Podcast: Play in new window
Subscribe: Apple Podcasts | RSS | More
Brendan Ogle is the spokesperson for Right2Water, and is Unite the Union’s Senior Officer in the Republic of Ireland.
*****
In the last podcast I had an interview with presidential candidate Gemma O’Doherty, and I have to say that I found the reactions to it pretty depressing. There was a twitterstorm in a teacup with a series of journalists making what I thought were incredibly petty complaints. In particular they complained of Gemma doing an undercover story several years ago that exposed some crisis pregnancy agencies advising clients on how to obtain and smuggle into Ireland abortion pills – which were illegal at the time – into the state.
Now, whatever you think of abortion, it’s pretty remarkable that a crisis pregnancy agency would advise someone to break the law, and reporting on that is absolutely a journalistic thing to do. Kitty Holland of the Irish Times in particular laid at Gemma O’Doherty’s door a tasteless joke on Twitter shared by someone who apparently supports Gemma.
Now, I can see that if Gemma O’Doherty had shared a tasteless joke, then she might be justifiably criticised, but criticising her for a bad joke from a supporter of hers, that’s just nonsense, and it exposes an agenda on the part of Kitty Holland. If Kitty Holland is so short of stories to report, she might do better to cover something like the garda commissioner being called as a witness in a case that centred on him personally benefiting from garda corruption – that was a story that made international headlines, but not a single word was printed about it in the Irish Times.
All that said, I don’t think that Gemma O’Doherty – or anyone else – is above criticism. I had a long discussion with Gemma O’Doherty after the recording, and she was not happy that I had asked her about instances of fake news that she had shared, including sharing stories fabricated by the Internet Research Agency, an arm of Russian Military Intelligence, the same bunch that were stoking dissent through Facebook during the 2016 election in the US, and ever since.

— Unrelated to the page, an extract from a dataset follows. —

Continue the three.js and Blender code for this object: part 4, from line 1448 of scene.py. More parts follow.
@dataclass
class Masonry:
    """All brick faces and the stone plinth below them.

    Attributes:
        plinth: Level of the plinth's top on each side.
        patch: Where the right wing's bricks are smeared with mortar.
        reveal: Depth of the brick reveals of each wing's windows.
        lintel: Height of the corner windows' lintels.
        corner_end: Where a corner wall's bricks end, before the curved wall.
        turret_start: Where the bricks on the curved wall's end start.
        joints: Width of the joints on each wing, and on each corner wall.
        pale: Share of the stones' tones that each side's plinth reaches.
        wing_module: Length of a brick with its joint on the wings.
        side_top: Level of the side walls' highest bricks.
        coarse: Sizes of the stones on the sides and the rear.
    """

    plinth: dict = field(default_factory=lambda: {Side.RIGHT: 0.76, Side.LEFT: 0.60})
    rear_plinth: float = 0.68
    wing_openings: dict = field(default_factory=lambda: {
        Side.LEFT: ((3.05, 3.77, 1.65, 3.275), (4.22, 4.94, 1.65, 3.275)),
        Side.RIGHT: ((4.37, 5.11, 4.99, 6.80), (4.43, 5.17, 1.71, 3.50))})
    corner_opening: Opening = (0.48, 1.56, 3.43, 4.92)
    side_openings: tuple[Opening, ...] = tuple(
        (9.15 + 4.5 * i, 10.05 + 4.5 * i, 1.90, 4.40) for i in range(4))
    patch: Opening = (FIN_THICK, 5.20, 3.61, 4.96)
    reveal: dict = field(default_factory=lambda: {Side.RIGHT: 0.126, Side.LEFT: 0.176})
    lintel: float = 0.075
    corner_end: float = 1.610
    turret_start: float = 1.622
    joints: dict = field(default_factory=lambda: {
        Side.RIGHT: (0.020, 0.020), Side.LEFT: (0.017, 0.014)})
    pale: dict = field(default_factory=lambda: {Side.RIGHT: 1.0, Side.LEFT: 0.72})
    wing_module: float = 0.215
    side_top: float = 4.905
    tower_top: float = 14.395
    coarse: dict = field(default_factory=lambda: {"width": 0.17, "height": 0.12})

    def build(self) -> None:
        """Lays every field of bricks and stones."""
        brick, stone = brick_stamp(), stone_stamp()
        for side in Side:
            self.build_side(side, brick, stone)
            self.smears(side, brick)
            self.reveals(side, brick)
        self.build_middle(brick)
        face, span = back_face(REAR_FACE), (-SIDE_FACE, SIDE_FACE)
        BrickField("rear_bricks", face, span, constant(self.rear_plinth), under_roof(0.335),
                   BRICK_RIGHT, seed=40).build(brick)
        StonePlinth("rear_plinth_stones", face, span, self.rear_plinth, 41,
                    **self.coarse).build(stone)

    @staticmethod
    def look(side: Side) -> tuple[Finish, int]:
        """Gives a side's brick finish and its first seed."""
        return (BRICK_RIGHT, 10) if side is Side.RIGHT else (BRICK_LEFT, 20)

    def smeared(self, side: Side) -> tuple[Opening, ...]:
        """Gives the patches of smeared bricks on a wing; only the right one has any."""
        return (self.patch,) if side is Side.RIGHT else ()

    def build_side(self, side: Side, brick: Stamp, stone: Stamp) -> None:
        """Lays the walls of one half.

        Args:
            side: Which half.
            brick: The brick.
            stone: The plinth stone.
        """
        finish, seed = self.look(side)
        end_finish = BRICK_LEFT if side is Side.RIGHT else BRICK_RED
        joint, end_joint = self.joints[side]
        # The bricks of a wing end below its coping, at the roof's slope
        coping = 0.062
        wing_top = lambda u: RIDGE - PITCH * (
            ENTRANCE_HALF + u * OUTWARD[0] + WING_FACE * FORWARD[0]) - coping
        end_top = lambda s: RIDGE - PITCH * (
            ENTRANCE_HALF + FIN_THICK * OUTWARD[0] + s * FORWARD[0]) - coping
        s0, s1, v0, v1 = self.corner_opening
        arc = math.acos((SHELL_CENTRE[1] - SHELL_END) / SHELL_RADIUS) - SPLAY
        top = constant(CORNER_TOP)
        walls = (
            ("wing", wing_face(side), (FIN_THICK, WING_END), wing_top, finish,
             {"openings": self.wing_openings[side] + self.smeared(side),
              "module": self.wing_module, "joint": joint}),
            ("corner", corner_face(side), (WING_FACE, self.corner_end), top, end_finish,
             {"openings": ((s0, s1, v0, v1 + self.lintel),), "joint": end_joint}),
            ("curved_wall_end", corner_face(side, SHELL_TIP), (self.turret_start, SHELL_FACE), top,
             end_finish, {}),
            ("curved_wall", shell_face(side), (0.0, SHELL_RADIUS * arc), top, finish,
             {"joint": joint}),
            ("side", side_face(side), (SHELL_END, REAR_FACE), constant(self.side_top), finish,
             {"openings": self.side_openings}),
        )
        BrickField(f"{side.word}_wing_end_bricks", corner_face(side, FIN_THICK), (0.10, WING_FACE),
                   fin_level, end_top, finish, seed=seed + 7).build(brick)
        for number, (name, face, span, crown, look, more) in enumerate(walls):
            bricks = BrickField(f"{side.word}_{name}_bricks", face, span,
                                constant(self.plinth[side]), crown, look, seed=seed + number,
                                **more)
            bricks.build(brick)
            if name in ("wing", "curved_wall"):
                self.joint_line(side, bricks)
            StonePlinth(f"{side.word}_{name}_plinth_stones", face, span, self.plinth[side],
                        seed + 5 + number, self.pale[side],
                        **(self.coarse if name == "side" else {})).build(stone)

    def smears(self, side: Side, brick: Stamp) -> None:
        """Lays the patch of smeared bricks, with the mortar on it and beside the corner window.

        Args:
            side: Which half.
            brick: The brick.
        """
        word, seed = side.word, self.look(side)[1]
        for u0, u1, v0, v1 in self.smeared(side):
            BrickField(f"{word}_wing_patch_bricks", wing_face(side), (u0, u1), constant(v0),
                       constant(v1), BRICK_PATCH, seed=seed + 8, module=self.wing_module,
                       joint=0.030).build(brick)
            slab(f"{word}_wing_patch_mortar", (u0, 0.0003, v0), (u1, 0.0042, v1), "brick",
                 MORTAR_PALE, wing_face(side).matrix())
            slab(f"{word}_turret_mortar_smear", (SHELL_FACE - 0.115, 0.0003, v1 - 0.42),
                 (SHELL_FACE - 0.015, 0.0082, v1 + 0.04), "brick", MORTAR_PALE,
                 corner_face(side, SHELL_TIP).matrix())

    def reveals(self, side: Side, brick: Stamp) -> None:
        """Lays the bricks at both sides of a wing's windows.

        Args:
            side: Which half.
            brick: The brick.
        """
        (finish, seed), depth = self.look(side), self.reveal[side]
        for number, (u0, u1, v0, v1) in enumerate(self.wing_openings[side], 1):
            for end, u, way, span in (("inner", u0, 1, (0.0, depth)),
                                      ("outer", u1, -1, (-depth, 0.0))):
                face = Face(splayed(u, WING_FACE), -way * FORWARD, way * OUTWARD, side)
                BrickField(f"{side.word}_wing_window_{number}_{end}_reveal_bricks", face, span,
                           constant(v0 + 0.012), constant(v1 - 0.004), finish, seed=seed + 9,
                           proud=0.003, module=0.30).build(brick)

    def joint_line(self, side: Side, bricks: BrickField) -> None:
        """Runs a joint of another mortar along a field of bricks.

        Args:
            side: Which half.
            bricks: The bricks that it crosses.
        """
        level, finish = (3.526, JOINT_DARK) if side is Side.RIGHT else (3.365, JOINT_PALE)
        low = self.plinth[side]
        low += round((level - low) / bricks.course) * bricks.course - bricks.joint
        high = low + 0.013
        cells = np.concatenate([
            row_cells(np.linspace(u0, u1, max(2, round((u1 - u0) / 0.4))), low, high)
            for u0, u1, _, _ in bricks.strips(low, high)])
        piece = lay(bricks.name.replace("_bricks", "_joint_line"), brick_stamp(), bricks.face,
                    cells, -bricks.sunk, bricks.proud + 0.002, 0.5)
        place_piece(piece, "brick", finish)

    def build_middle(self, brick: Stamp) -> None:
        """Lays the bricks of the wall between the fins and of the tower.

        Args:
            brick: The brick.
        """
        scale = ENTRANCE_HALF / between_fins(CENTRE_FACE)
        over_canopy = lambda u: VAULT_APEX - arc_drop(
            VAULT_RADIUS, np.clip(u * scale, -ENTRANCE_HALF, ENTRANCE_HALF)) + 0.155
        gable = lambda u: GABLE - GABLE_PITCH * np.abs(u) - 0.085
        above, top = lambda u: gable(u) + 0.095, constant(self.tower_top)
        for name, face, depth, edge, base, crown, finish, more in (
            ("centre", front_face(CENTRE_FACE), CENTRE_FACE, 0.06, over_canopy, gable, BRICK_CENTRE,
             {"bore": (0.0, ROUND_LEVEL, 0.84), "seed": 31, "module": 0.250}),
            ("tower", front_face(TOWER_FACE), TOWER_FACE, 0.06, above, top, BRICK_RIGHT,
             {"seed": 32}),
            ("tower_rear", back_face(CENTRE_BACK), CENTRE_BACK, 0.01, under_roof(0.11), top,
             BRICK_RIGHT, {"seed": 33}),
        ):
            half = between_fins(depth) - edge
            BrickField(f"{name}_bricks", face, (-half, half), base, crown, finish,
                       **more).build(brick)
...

At the time that I recorded the interview, I hadn’t seen some other things that Gemma had promoted online, and I want to look at two in particular. The first is a graphic that she shared widely in the context of a story about a chemical that is claimed to be a carcinogen, that causes cancer.

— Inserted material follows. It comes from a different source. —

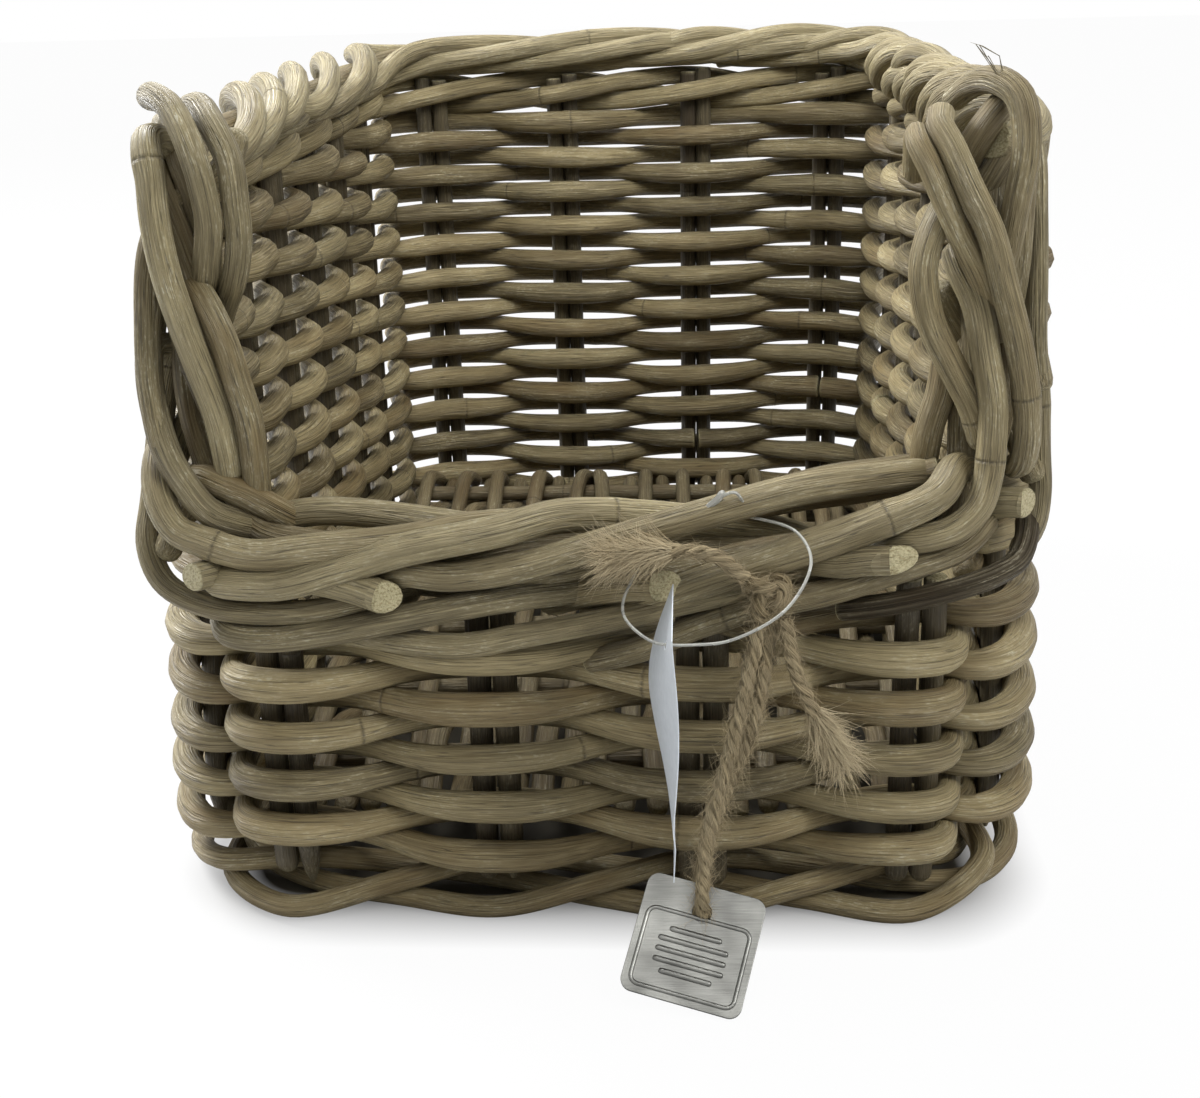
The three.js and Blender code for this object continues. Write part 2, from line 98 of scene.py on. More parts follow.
def smooth_line(points, step, closed=False):
    """A centripetal curve through points, as an array of places about step apart."""
    through = np.array([tuple(point) for point in points], float)
    if closed:
        padded = np.vstack([through[-1:], through, through[:2]])
    else:
        before = 2 * through[0] - through[1]
        after = 2 * through[-1] - through[-2]
        padded = np.vstack([before, through, after])
    pieces = []
    for index in range(1, len(padded) - 2):
        p0, p1, p2, p3 = padded[index - 1:index + 3]
        t1 = max(np.linalg.norm(p1 - p0), 1e-9) ** 0.5
        t2 = t1 + max(np.linalg.norm(p2 - p1), 1e-9) ** 0.5
        t3 = t2 + max(np.linalg.norm(p3 - p2), 1e-9) ** 0.5
        t = np.linspace(t1, t2, 12, endpoint=False)[:, None]
        a1 = (t1 - t) / t1 * p0 + t / t1 * p1
        a2 = (t2 - t) / (t2 - t1) * p1 + (t - t1) / (t2 - t1) * p2
        a3 = (t3 - t) / (t3 - t2) * p2 + (t - t2) / (t3 - t2) * p3
        b1 = (t2 - t) / t2 * a1 + t / t2 * a2
        b2 = (t3 - t) / (t3 - t1) * a2 + (t - t1) / (t3 - t1) * a3
        pieces.append((t2 - t) / (t2 - t1) * b1 + (t - t1) / (t2 - t1) * b2)
    dense = np.vstack(pieces + [padded[-2][None, :]])
    return even_line(dense, step, closed)


def travel(line):
    """How far along a line each of its places lies."""
    spans = np.linalg.norm(np.diff(line, axis=0), axis=1)
    return np.concatenate([[0], np.cumsum(spans)])


def even_line(dense, step, closed=False):
    """The same line with its places an even step apart."""
    travelled = travel(dense)
    count = max(int(round(travelled[-1] / step)), 3)
    wanted = np.linspace(0, travelled[-1], count + 1)
    if closed:
        wanted = wanted[:-1]
    return np.stack([np.interp(wanted, travelled, dense[:, axis]) for axis in range(3)], axis=1)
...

The image puts Ireland among the countries with the highest cancer rates in the world, along with other rich western countries, and lists countries like Niger, Gambia, Bhutan and Yemen as countries with the lowest cancer rates.
The intent is clearly to promote the idea that the industrialised west is bad for your health. And this is absolute nonsense. Cancer is a disease of old age. The reason that Ireland, Denmark, Australia and Norway have among the highest cancer rates in the world is because we have the highest life expectancies in the world. People in Niger, Gambia, Bhutan and Yemen don’t get cancer because they are dead of other causes before they are old enough to die of cancer, and to think otherwise is daft tinfoil-hat conspiratorial nonsense.

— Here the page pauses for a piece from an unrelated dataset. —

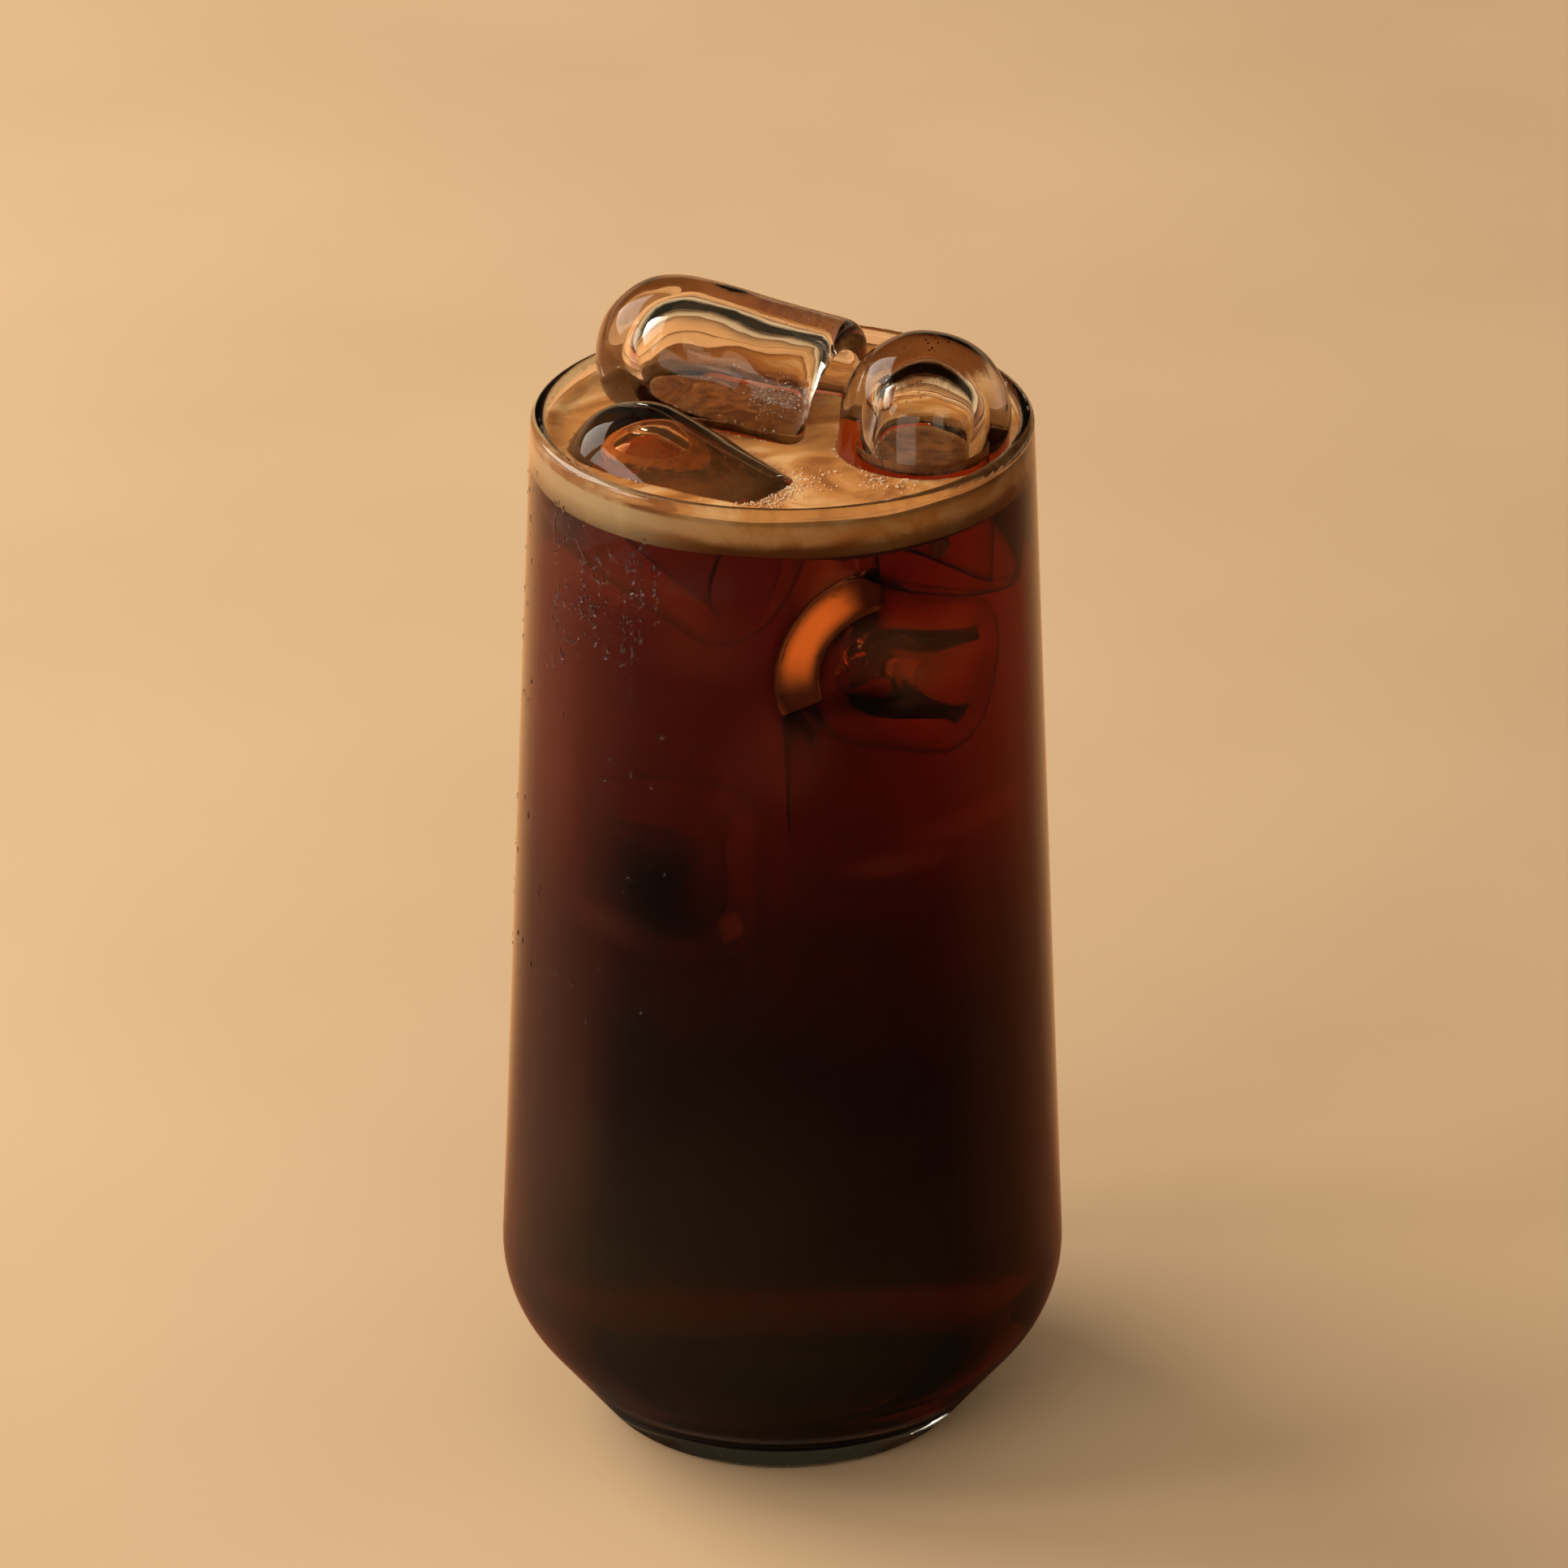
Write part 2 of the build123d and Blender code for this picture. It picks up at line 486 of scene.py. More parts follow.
def crema_material():
    """Pale foam in soft swirls, browner round and inside the ice. Its side at the glass has painted light,
    most on the left, and painted shade along its lower edge.
    """
    material, tree, shader = new_material("crema_foam")
    where = position(tree)
    swirl = noise_at(tree, where, 75, 5, 1.4, 0.55)
    streak = noise_at(tree, where, 240, 4, 2.2, 0.6)
    colour = ramp(tree, swirl, [(0.33, CREMA_TAN), (0.48, CREMA_GOLD), (0.64, CREMA_PALE)])
    streaks = ramp(tree, streak, [(0.35, (0.17, 0.035, 0.005)), (0.7, (0.46, 0.14, 0.025))])
    back = near(tree, where, (-8 * MM, 21 * MM), 11 * MM, 6 * MM)
    colour = mixed(tree, product(tree, back, 0.9), colour, CREMA_BACK)
    wobble = span(tree, swirl, 0.3, 0.7, 1.0, 0.75)
    for node, reach, soft, most in STAINS:
        low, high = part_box(node)
        middle = ((low.x + high.x) / 2, (low.y + high.y) / 2)
        spot = near(tree, where, middle, reach * MM, soft * MM)
        colour = mixed(tree, product(tree, spot, wobble, most), colour, streaks)
    height, across = axis_of(tree, where, "Z"), axis_of(tree, where, "X")
    # painted light: the foam's side at the glass is lighter than its top, most of all on the left
    rim = span(tree, reach_of(tree, where), 28.5 * MM, 29.5 * MM, 0.0, 0.85)
    side = product(tree, rim, span(tree, height, LEVEL - 0.6 * MM, LEVEL - 0.1 * MM, 1.0, 0.0))
    side_swirl = mixed(tree, span(tree, swirl, 0.4, 0.6), SIDE_DEEP, SIDE_PALE)
    side_painted_light = mixed(tree, span(tree, across, -22 * MM, -4 * MM), SIDE_LIT_LEFT, side_swirl)
    colour = mixed(tree, side, colour, side_painted_light)
    # painted shade: the lower edge of the foam's side is darker, except on its left where the light falls
    wavy = uneven_height(tree, where, swirl, 0.5 * MM)
    low_shade = span(tree, wavy, FOAM_BOTTOM + 1.2 * MM, FOAM_BOTTOM + 2.6 * MM, 1.0, 0.0)
    from_left = span(tree, across, -21 * MM, -7 * MM)
    to_right = span(tree, across, 2 * MM, 18 * MM, 1.0, 0.45)
    colour = mixed(tree, product(tree, low_shade, from_left, to_right), colour, CREMA_LOW_SHADE)
    tree.links.new(colour, shader.inputs["Base Color"])
    shader.inputs["Roughness"].default_value = 0.5
    shader.inputs["Specular IOR Level"].default_value = 0.25
    bumped(tree, shader, noise_at(tree, where, 1800, 3), 0.06 * MM, 0.4)
    return material


def froth_material():
    """Pale, fine-grained bubbles of foam."""
    material, tree, shader = new_material("froth")
    where = position(tree)
    grain = noise_at(tree, where, 500, 3)
    colour = ramp(tree, grain, [(0.35, (0.72, 0.42, 0.2)), (0.65, (0.93, 0.7, 0.46))])
    tree.links.new(colour, shader.inputs["Base Color"])
    shader.inputs["Roughness"].default_value = 0.25
    bumped(tree, shader, noise_at(tree, where, 3000, 2), 0.03 * MM, 0.5)
    return material


ICE_TINT, STAIN, FILM = (1.0, 0.965, 0.88), (0.14, 0.05, 0.02), (0.8, 0.34, 0.11)


def ice_material(name, mirror=1.0, stain_from=None, film_to=None):
    """Clear ice. Under the drink its surface hardly mirrors, since ice and coffee bend light alike.

    The coffee may have stained it brown from a height up, or left a thin film on it up to a height."""
    material, tree, shader = new_material(name)
    clear_shader(shader, ICE_BEND, ICE_TINT)
    shader.inputs["Specular Tint"].default_value = (mirror, mirror, mirror, 1)
    where = position(tree)
    frost = noise_at(tree, where, 160, 5, 1.5, 0.65)
    if stain_from is not None:
        height = uneven_height(tree, where, frost, 1 * MM)
        share = span(tree, height, stain_from, stain_from + 2 * MM)
        tree.links.new(mixed(tree, share, ICE_TINT, STAIN), shader.inputs["Base Color"])
    if film_to is not None:
        height = uneven_height(tree, where, frost, 1 * MM)
        film = span(tree, height, film_to - 6 * MM, film_to, 0.85, 0.0)
        tree.links.new(mixed(tree, product(tree, film, 4), ICE_TINT, FILM), shader.inputs["Base Color"])
        clear = math_node(tree, "SUBTRACT", 1, product(tree, film, 0.12))
        tree.links.new(clear, shader.inputs["Transmission Weight"])
    tree.links.new(span(tree, frost, 0.6, 0.8, 0.0, 0.12), shader.inputs["Roughness"])
    bumped(tree, shader, noise_at(tree, where, 130, 2, 0.4), 0.6 * MM, 0.12)
    return material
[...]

Also, on other media Gemma has defended her coverage and sharing of stories on the HPV vaccine Gardasil. She’s said that she is just asking questions, but that’s not quite true. It’s clear from the direction of her apologia that she supports some antivaxxers, and at least sometimes she reports outrageous and false antivaxxer claims as fact. That’s not ‘just asking questions’.
Given the constitutional restrictions on the office, we have a lot of presidential wannabees, a lot of presidential wannabees who are talking about how they would use the office in creative ways. That’s not a bad thing. Mary Robinson was slapped down for making a similar claim, and she proved the critics wrong.
But if you’re going to do that, remember that judgement is key. It’s true, that who the president is photographed with, who they host at the Áras, that has an impact. And Gemma O’Doherty and other candidates have put that on the agenda. Now that it’s out there, nobody can complain that the judgement of the candidate in who or what they might endorse is central to the election of a president. And that means that a candidate’s record of good or bad judgement in the past is fair game to discuss.